With the transition into a few cruise line parent companies, we’re also seeing “shifting” within one cruise line family. And it’s actually a more natural evolvement – a “shift” from sailing on one cruise line to a different cruise line within that cruise line’s parent company does provide you, as the group leader, as well as your group members, a certain comfort zone.
What are the key motivators involved when “shifting” from one cruise line to another one that is still in the same parent company? It really centers around your group’s needs, preferences (including destinations and itineraries), and who makes up the actual group – who they plan to travel with this time and if there are any variations from previous group sailings.

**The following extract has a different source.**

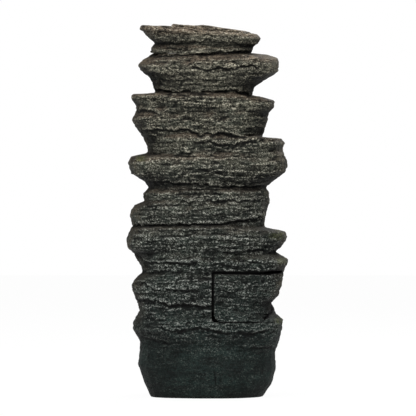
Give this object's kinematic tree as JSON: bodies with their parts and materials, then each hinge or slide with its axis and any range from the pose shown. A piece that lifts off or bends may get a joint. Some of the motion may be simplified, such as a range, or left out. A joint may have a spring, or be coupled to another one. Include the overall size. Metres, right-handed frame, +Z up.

Dondra Ritzenthaler, senior vice president of sales for Celebrity Cruises, explains, “Across our RCCL family of brands, we work with travel partners and guests exploring vacation options for different reasons and interests. For example, when I’m celebrating my wedding anniversary, I would probably choose a Celebrity cruise for my husband and me. Or, if I’m taking my entire family, I’d consider Royal Caribbean International. And for my mom, who has traveled extensively, I’d recommend Azamara Club Cruises. That’s what makes our company so fantastic; we have all these incredible brands that offer outstanding vacation experiences that suit a variety of guests’ interests.”
Reaching out to your group members and keeping on top of their needs, preferences and “hot buttons” (items of key importance that could swing a decision) are also a way to use this “shifting” effect to ensure they have the best experiences possible.